Os trabalhadores resgatados já receberam as verbas
trabalhistas devidas, quase R$ 55 mil, mas ainda resta a incerteza sobre o
futuro. “O Brasil tem que avançar muito no pós-resgate. Se a situação de
vulnerabilidade não acaba, o trabalhador é aliciado de novo”, diz Luiz Machado,
coordenador do projeto de combate ao trabalho forçado no Brasil da Organização
Internacional do Trabalho (OIT). “Temos que lembrar que o fato de a vida dessas
pessoas ser precária não é argumento para que o trabalho seja uma continuidade
dessa condição”, afirma Leonardo Sakamoto, coordenador-geral da Repórter
Brasil, ONG que atua no combate ao trabalho escravo.
Das áreas rurais, onde as denúncias costumam envolver
tortura física e falta de acesso a água potável, vem as maiores críticas em
relação à PEC. O adiamento da votação é encabeçado pela bancada ruralista no
Legislativo.
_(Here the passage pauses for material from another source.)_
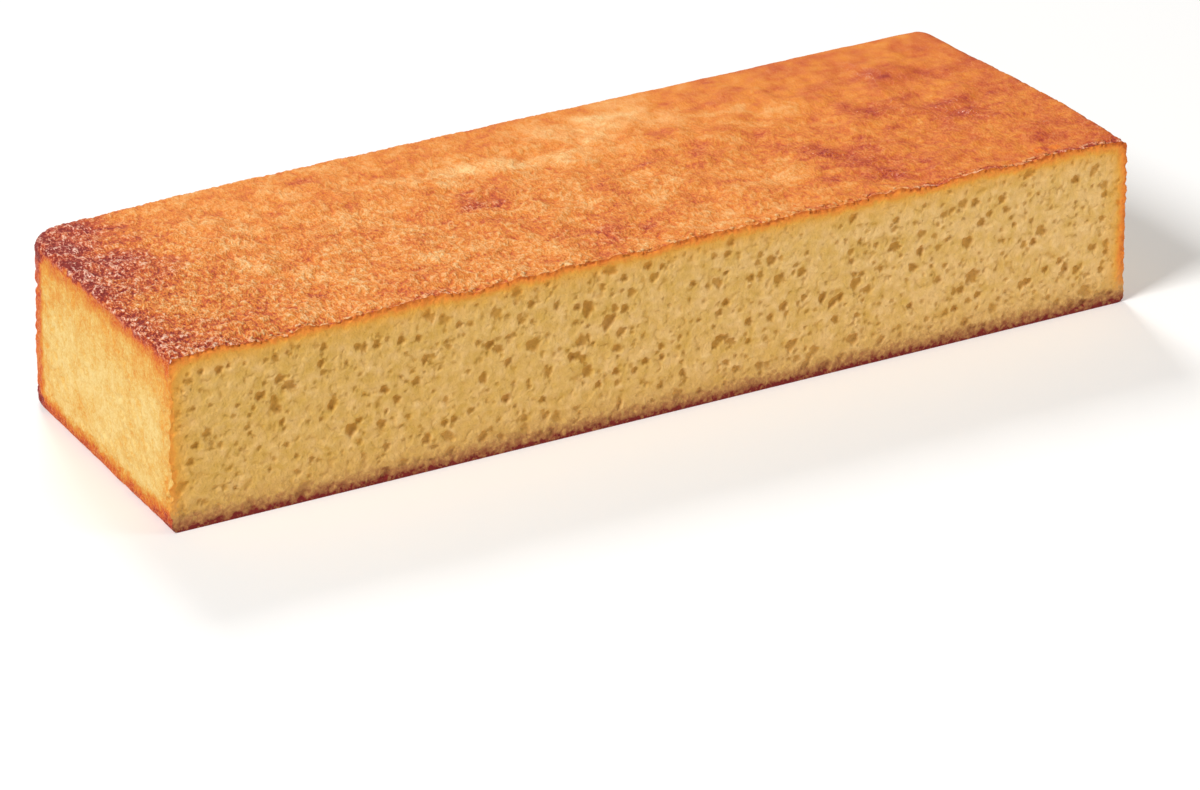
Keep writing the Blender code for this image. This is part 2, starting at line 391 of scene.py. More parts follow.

De acordo com o deputado Moreira Mendes (PSD- RO), um dos
integrantes dessa bancada, falta uma definição do que é escravidão. “As
denúncias costumam ser um exagero absoluto”, afirma o deputado. Atualmente, os
fiscais seguem as normas do Ministério do Trabalho e Emprego e o artigo 149 do
Código Penal, que criminaliza o cerceamento de liberdade, trabalho degradante e
as jornadas exaustivas. “Trabalho escravo é aquele que coisifica a pessoa e
tira dela a dignidade. Não é irregularidade trabalhista, é afronta aos direitos
humanos”, diz Luiz Camargo, procurador-geral do trabalho. Foram esses
argumentos que tomaram conta da Câmara dos Deputados no dia 8 de maio, quando a
PEC deveria ser votada. A data havia sido escolhida por se tratar da semana de
13 de maio, data em que a Lei Áurea foi assinada há mais de um século. A PEC
seria uma nova abolição da escravatura no Brasil. Mas não foi desta vez. Agora
os deputados afirmam que voltarão a falar sobre o assunto na terça-feira 22.